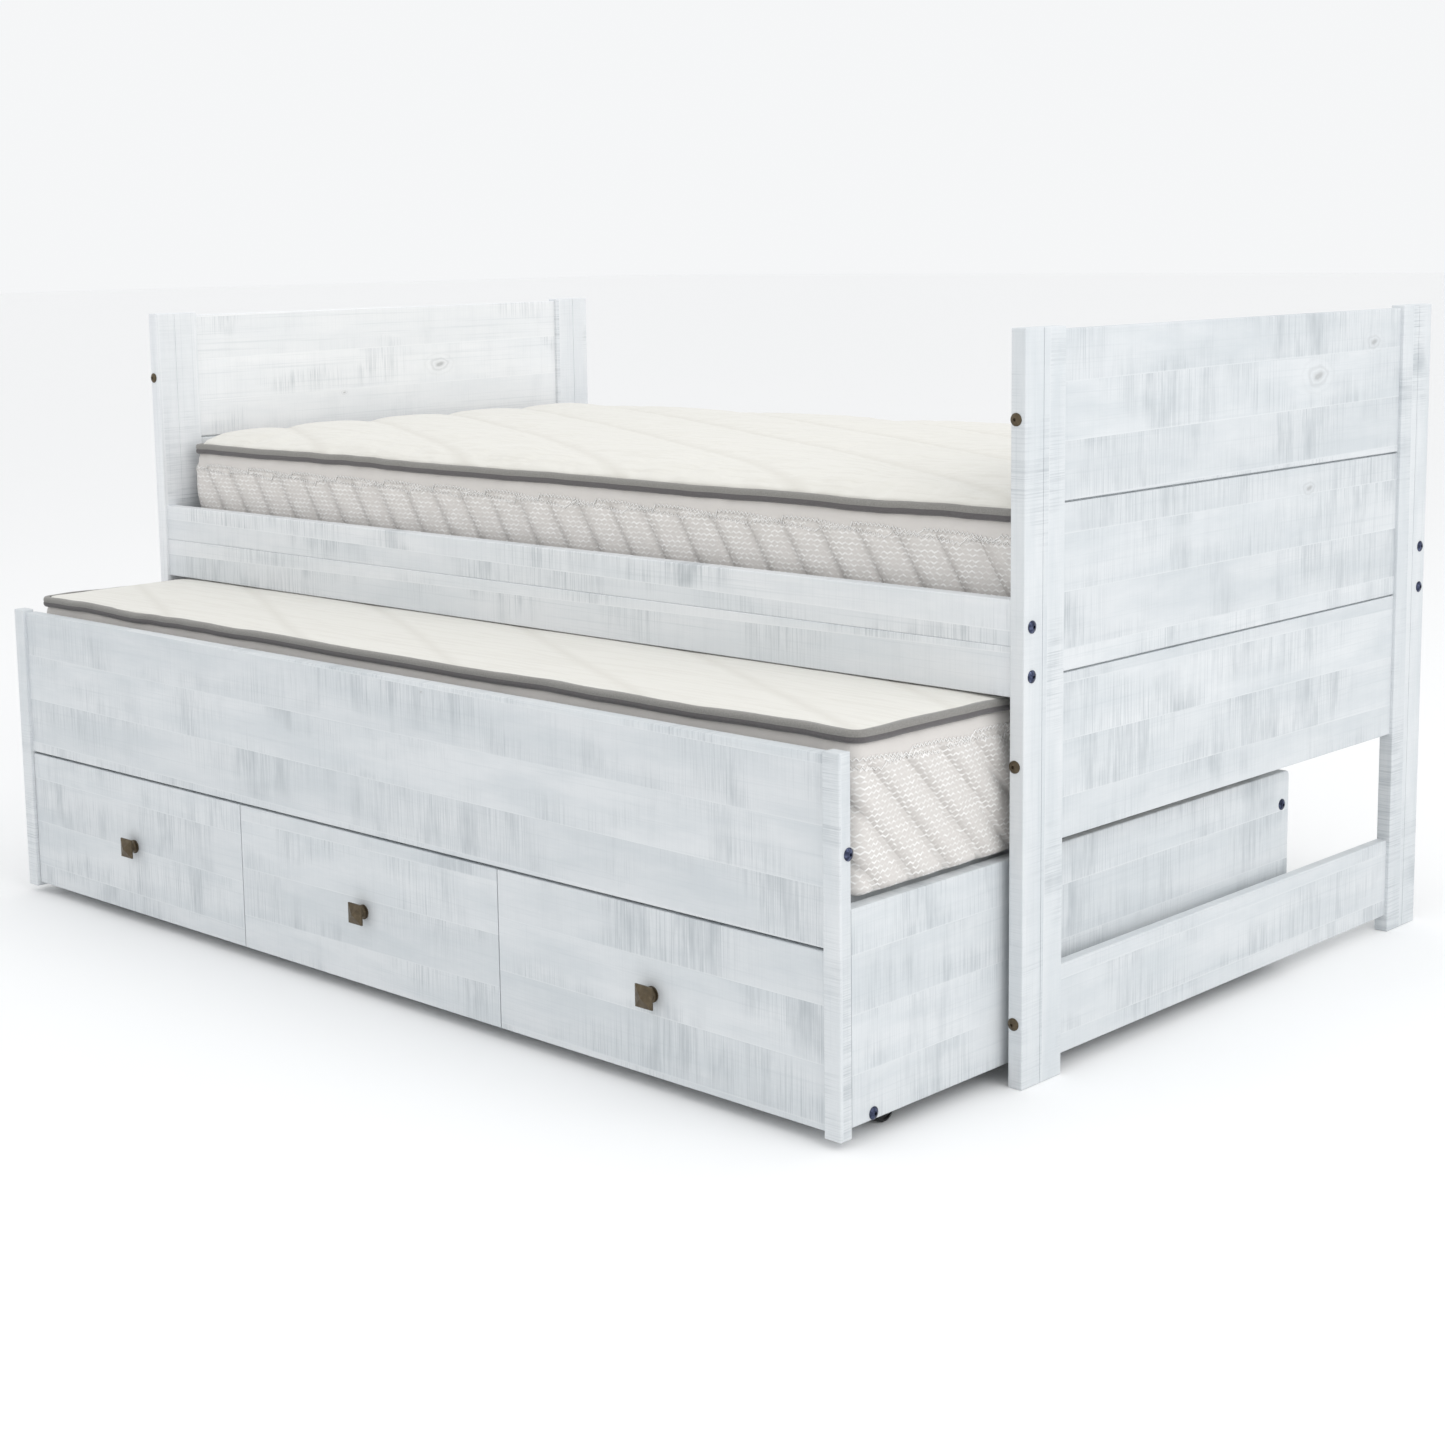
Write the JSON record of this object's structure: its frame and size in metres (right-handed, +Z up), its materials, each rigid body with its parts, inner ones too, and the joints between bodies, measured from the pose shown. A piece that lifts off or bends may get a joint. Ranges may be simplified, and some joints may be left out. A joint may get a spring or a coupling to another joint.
{
  "type": "trundle bed",
  "caption": "Panel-end single bed in whitewashed boards with a roll-out trundle beneath it that carries a second mattress and a row of drawers.",
  "frame": {"origin": "on the floor under the middle of the whole object, with the trundle standing out as it does at rest", "axes": "+X along the bed towards the right end seen from the front, +Y from the trundle's front towards the back of the bed, +Z up"},
  "size_m": [2.0126, 1.4616, 1.0297],
  "materials": {
    "wood": "satin",
    "inner_wood": "matte",
    "mattress": "matte",
    "bronze": "satin",
    "blued_steel": "gloss",
    "zinc_steel": "satin",
    "black_rubber": "matte",
    "black_plastic": "satin"
  },
  "bodies": {
    "bed": {"post_front_left": "wood", "post_front_right": "wood", "post_rear_left": "wood", "post_rear_right": "wood", "left_board_bottom": "wood", "left_board_middle": "wood", "left_board_top": "wood", "left_foot_rail": "wood", "right_board_bottom": "wood", "right_board_middle": "wood", "right_board_top": "wood", "right_foot_rail": "wood", "front_rail_lower": "wood", "front_rail_upper": "wood", "rear_rail_lower": "wood", "rear_rail_upper": "wood", "bed_ledgers": "inner_wood", "bed_slats": "inner_wood", "upper_mattress": "mattress", "trundle_stops": "black_rubber", "end_bolts": "bronze", "end_nuts": "zinc_steel", "rail_bolts": "blued_steel", "rail_nuts": "zinc_steel"},
    "trundle": {"trundle_post_left": "wood", "trundle_post_right": "wood", "trundle_front_panel": "wood", "trundle_side_left": "wood", "trundle_side_right": "wood", "trundle_back_board": "inner_wood", "front_stretcher": "inner_wood", "mid_rail": "inner_wood", "drawer_dividers": "inner_wood", "drawer_runners": "inner_wood", "trundle_cleats": "inner_wood", "trundle_slats": "inner_wood", "trundle_mattress": "mattress", "trundle_bolts": "blued_steel", "trundle_nuts": "zinc_steel", "caster_brackets": "zinc_steel", "caster_axles": "zinc_steel"},
    "left_drawer": {"left_drawer_front": "wood", "left_drawer_box": "inner_wood", "left_drawer_bottom": "inner_wood", "left_drawer_knob": "bronze", "left_drawer_screw": "zinc_steel"},
    "middle_drawer": {"middle_drawer_front": "wood", "middle_drawer_box": "inner_wood", "middle_drawer_bottom": "inner_wood", "middle_drawer_knob": "bronze", "middle_drawer_screw": "zinc_steel"},
    "right_drawer": {"right_drawer_front": "wood", "right_drawer_box": "inner_wood", "right_drawer_bottom": "inner_wood", "right_drawer_knob": "bronze", "right_drawer_screw": "zinc_steel"},
    "caster_front_left": {"wheel_front_left": "black_plastic"},
    "caster_front_right": {"wheel_front_right": "black_plastic"},
    "caster_rear_left": {"wheel_rear_left": "black_plastic"},
    "caster_rear_right": {"wheel_rear_right": "black_plastic"}
  },
  "joints": [
    {"name": "trundle_slide", "type": "slide", "parent": "bed", "child": "trundle", "axis": [0, -1, 0], "range_m": [-0.3347, 0.65]},
    {"name": "left_drawer_slide", "type": "slide", "parent": "trundle", "child": "left_drawer", "axis": [0, -1, 0], "range_m": [0, 0.33]},
    {"name": "middle_drawer_slide", "type": "slide", "parent": "trundle", "child": "middle_drawer", "axis": [0, -1, 0], "range_m": [0, 0.33]},
    {"name": "right_drawer_slide", "type": "slide", "parent": "trundle", "child": "right_drawer", "axis": [0, -1, 0], "range_m": [0, 0.33]},
    {"name": "caster_front_left_roll", "type": "hinge", "parent": "trundle", "child": "caster_front_left", "pos_m": [-0.9299, -0.591, 0.02], "axis": [1, 0, 0], "continuous": true},
    {"name": "caster_front_right_roll", "type": "hinge", "parent": "trundle", "child": "caster_front_right", "pos_m": [0.9299, -0.591, 0.02], "axis": [1, 0, 0], "continuous": true},
    {"name": "caster_rear_left_roll", "type": "hinge", "parent": "trundle", "child": "caster_rear_left", "pos_m": [-0.9299, 0.2767, 0.02], "axis": [1, 0, 0], "continuous": true},
    {"name": "caster_rear_right_roll", "type": "hinge", "parent": "trundle", "child": "caster_rear_right", "pos_m": [0.9299, 0.2767, 0.02], "axis": [1, 0, 0], "continuous": true}
  ],
  "couplings": [
    {"joint": "caster_front_left_roll", "follows": "trundle_slide", "rad_per_m": 50},
    {"joint": "caster_front_right_roll", "follows": "trundle_slide", "rad_per_m": 50},
    {"joint": "caster_rear_left_roll", "follows": "trundle_slide", "rad_per_m": 50},
    {"joint": "caster_rear_right_roll", "follows": "trundle_slide", "rad_per_m": 50}
  ]
}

+-------+

Show all lines from the listing above in which "that" appears.

WRITTEN REPLY ::
Write the JSON record of this object's structure: its frame and size in metres (right-handed, +Z up), its materials, each rigid body with its parts, inner ones too, and the joints between bodies, measured from the pose shown. A piece that lifts off or bends may get a joint. Ranges may be simplified, and some joints may be left out. A joint may get a spring or a coupling to another joint.
  "caption": "Panel-end single bed in whitewashed boards with a roll-out trundle beneath it that carries a second mattress and a row of drawers.",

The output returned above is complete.